POSTED BY: Frank Kampas
Answer
6 months ago
Frank,
Thanks for your quick response. As I understood things, Mathematica should be using Brent's method because I gave FindRoot an interval of starting values. It ought to be pretty infallible if the values at the ends of the interval have opposite signs and it certainly should produce a result in the interval. What goes wrong here?
Is it possible that under some conditions Mathematica might not use Brent's method even when two starting values are given? I found the same problem even when I specified: Method->"Brent". Can you point me to documentation on this? What I found under "Some Notes on Internal Implementation" didn't suggest such a possibility.
POSTED BY: Michael Paterson
Answer
6 months ago
Michael,

Yes, an interval of starting methods should force Brent's method.  For further exploration, you might want to try defining your function as f[x_?NumberQ], rather than putting NumberQ inside the function.
POSTED BY: Frank Kampas
Answer
6 months ago
Frank,
The functions I am really using don't have NumberQ explicitly. I was just trying to produce the simplest functions to illustrate the problem. All these functions evaluate to reals without apparent problems and plot nicely. What I can't understand is why Mathematica, which is supposed to be using Brent's method, uses anything other than function evaluations and produces an answer outside the initial interval.

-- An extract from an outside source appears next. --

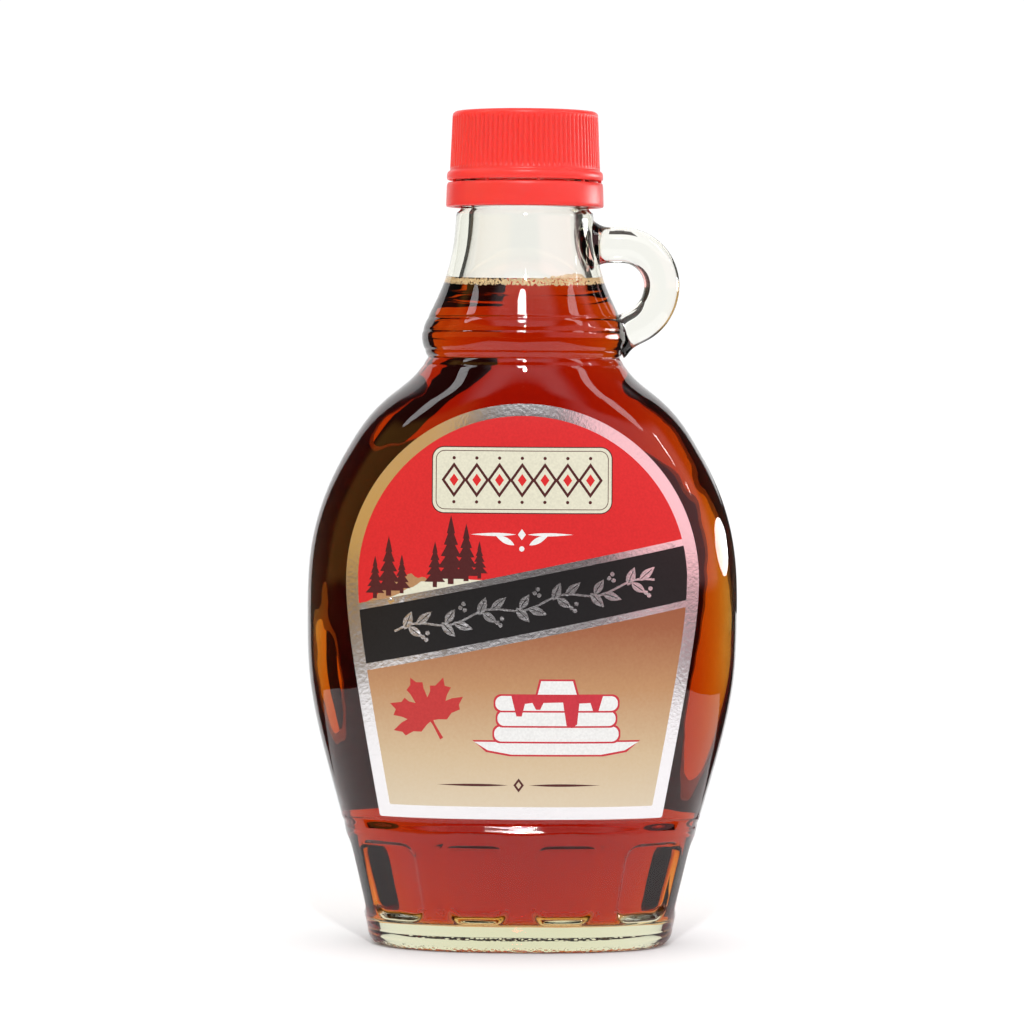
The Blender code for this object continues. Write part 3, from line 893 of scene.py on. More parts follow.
def ribTree():
    # pushes the wall's points in between the ribs, by the cosine of their turn times the count
    tree, inputs = newTree("capRibs", {
        "Count": "Float", "Depth": "Float", "Low": "Float", "High": "Float", "Low Fade": "Float",
        "High Fade": "Float", "Innermost": "Float", "Plastic": "Material",
    })
    place = addNode(tree, "GeometryNodeInputPosition").outputs[0]
    split = addNode(tree, "ShaderNodeSeparateXYZ", {0: place}).outputs
    turn = addNode(tree, "ShaderNodeMath", {0: split["Y"], 1: split["X"]}, operation="ARCTAN2")
    many = addNode(tree, "ShaderNodeMath", {0: turn.outputs[0], 1: inputs["Count"]}, operation="MULTIPLY")
    wave = addNode(tree, "ShaderNodeMath", {0: many.outputs[0]}, operation="COSINE")
    groove = addNode(tree, "ShaderNodeMapRange", {
        "Value": wave.outputs[0], "From Min": cap["ribCrest"], "From Max": cap["ribValley"],
    }, interpolation_type="SMOOTHSTEP")
    # how deep a point goes: in a groove, between the ribs' ends, on the outer wall
    parts = [groove.outputs[0]]
    for end, into in (("Low", "ADD"), ("High", "SUBTRACT")):
        full = addNode(tree, "ShaderNodeMath", {0: inputs[end], 1: inputs[end + " Fade"]}, operation=into)
        parts.append(addNode(tree, "ShaderNodeMapRange", {
            "Value": split["Z"], "From Min": inputs[end], "From Max": full.outputs[0],
        }, interpolation_type="SMOOTHSTEP").outputs[0])
    outer = addNode(tree, "ShaderNodeVectorMath", {0: place, 1: (1, 1, 0)}, operation="MULTIPLY").outputs[0]
    reach = addNode(tree, "ShaderNodeVectorMath", {0: outer}, operation="LENGTH").outputs["Value"]
    onWall = addNode(tree, "ShaderNodeMath", {0: reach, 1: inputs["Innermost"]}, operation="GREATER_THAN")
    parts += [onWall.outputs[0], inputs["Depth"], -1.0]
    inward = parts[0]
    for part in parts[1:]:
        inward = addNode(tree, "ShaderNodeMath", {0: inward, 1: part}, operation="MULTIPLY").outputs[0]
    outward = addNode(tree, "ShaderNodeVectorMath", {0: outer}, operation="NORMALIZE").outputs[0]
    offset = addNode(tree, "ShaderNodeVectorMath", {0: outward, "Scale": inward}, operation="SCALE")
    moved = addNode(tree, "GeometryNodeSetPosition", {
        "Geometry": inputs["Geometry"], "Offset": offset.outputs[0]})
    return endTree(tree, moved.outputs[0], inputs["Plastic"])


def makeCap(plastic):
    bottom, bore, ceiling = cap["bottom"], cap["bore"], cap["ceiling"]
    low, high = cap["ribLow"], cap["ribHigh"]
    edge = cap["boreEdge"]
    outline = [(radius, ceiling) for radius in (*cap["ceilingRings"], bore)]
    outline += [(bore, bottom + edge), (bore + edge, bottom)] + cap["beadOutline"]
    for z in np.linspace(low, high, cap["ribRows"]):
        outline.append((cap["wall"] - cap["lean"] * (z - low) / (high - low), z))
    outline += arcPoints(*cap["topEdge"], range(15, 91, 15)) + cap["topOutline"]
    sides = cap["ribs"] * cap["pointsPerRib"]
    piece = makeObject("screw_cap", *closedTube([roundRing(r, z, sides) for r, z in outline]), [plastic])
    applyTree(piece, ribTree(), {
        "Count": float(cap["ribs"]), "Depth": cap["ribDepth"] * mm, "Low": low * mm, "High": high * mm,
        "Low Fade": cap["ribFade"][0] * mm, "High Fade": cap["ribFade"][1] * mm,
        "Innermost": cap["ribInnermost"] * mm, "Plastic": plastic,
    })
    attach(piece, "root")
    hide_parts("cap")


def makeTamperRing(plastic):
    bottom, top, radius, bore = tamper["bottom"], tamper["top"], tamper["radius"], tamper["bore"]
    edge = tamper["boreEdge"]
    outline = [(bore, top), (bore, bottom + edge), (bore + edge, bottom)]
    outline += [(radius - inset, bottom + up) for inset, up in tamper["lowOutline"]]
    outline += [(radius - inset, top - down) for inset, down in tamper["highOutline"]]
    outline.append((bore + tamper["topInside"], top))
    sides = tamper["sides"]
    rows = [roundRing(r, z, sides) for r, z in outline]
    # the last row joins the first, which closes the ring's top
    faces = gridFaces(len(rows), sides)
    last = (len(rows) - 1) * sides
    faces += [(last + k, last + (k + 1) % sides, (k + 1) % sides, k) for k in range(sides)]
    piece = makeObject("tamper_band", np.concatenate(rows), faces, [plastic])
    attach(piece, "root")
    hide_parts("tamper_ring")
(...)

Maybe we need a Mathematica insider to explain??
POSTED BY: Michael Paterson
Answer
6 months ago
this works
 In[87]:= Clear[step, stepa, stepb]
 
 step[x_] := If[x < 1, -1, 1] + x/7;
 stepa[x_?NumericQ] :=   If[NumberQ[If[x < 1, 0, Undefined]], -1, 1] + x/7;
 stepb[x_?NumericQ] :=   If[NumberQ[If[x > 1, 0, Undefined]], 1, -1] + x/7;
 
 In[78]:= FindRoot[step[x], {x, 0, 2}]
 During evaluation of In[78]:= FindRoot::brmp: The root has been bracketed as closely as possible with machine precision but the function value exceeds the absolute tolerance 1.0536712127723497`*^-8. >>
 Out[78]= {x -> 1.}

In[93]:= FindRoot[stepa[x], {x, 0, 2}]
During evaluation of In[93]:= FindRoot::brmp: The root has been bracketed as closely as possible with machine precision but the function value exceeds the absolute tolerance 1.0536712127723497`*^-8. >>
Out[93]= {x -> 1.}

In[94]:= FindRoot[stepb[x], {x, 0, 2}]
During evaluation of In[94]:= FindRoot::brmp: The root has been bracketed as closely as possible with machine precision but the function value exceeds the absolute tolerance 1.0536712127723497`*^-8. >>
Out[94]= {x -> 1.}
POSTED BY: Udo Krause
Answer
6 months ago
You could use EvaluationMonitor to see where FindRoot is going for hte different cases.
  In[10]:= step[x_] := If[x < 1, -1, 1] + x/7;
  
  In[11]:= FindRoot[step[x], {x, 0, 2}, EvaluationMonitor :> Print[x]]
  
  During evaluation of In[11]:= 0.
  
  During evaluation of In[11]:= 2.
  
  During evaluation of In[11]:= 0.875
 
 During evaluation of In[11]:= 1.4375
 
 During evaluation of In[11]:= 1.11159
 
 During evaluation of In[11]:= 0.976787
 
 During evaluation of In[11]:= 1.04419
 
 During evaluation of In[11]:= 1.00565
 
 During evaluation of In[11]:= 0.989177
 
 During evaluation of In[11]:= 0.997412
 
 During evaluation of In[11]:= 1.00153
 
 During evaluation of In[11]:= 0.999176
 
 During evaluation of In[11]:= 1.00035
 
 During evaluation of In[11]:= 0.99968
 
 During evaluation of In[11]:= 1.00002
 
 During evaluation of In[11]:= 0.999824
 
 During evaluation of In[11]:= 0.999921
 
 During evaluation of In[11]:= 0.999969
 
 During evaluation of In[11]:= 0.999993
 
 During evaluation of In[11]:= 1.
 
 During evaluation of In[11]:= 0.999998
 
 During evaluation of In[11]:= 1.
 
 During evaluation of In[11]:= 0.999999
 
 During evaluation of In[11]:= 1.
 
 During evaluation of In[11]:= 1.
 
 During evaluation of In[11]:= 1.
 
 During evaluation of In[11]:= 1.
 
 During evaluation of In[11]:= 1.
 
 During evaluation of In[11]:= 1.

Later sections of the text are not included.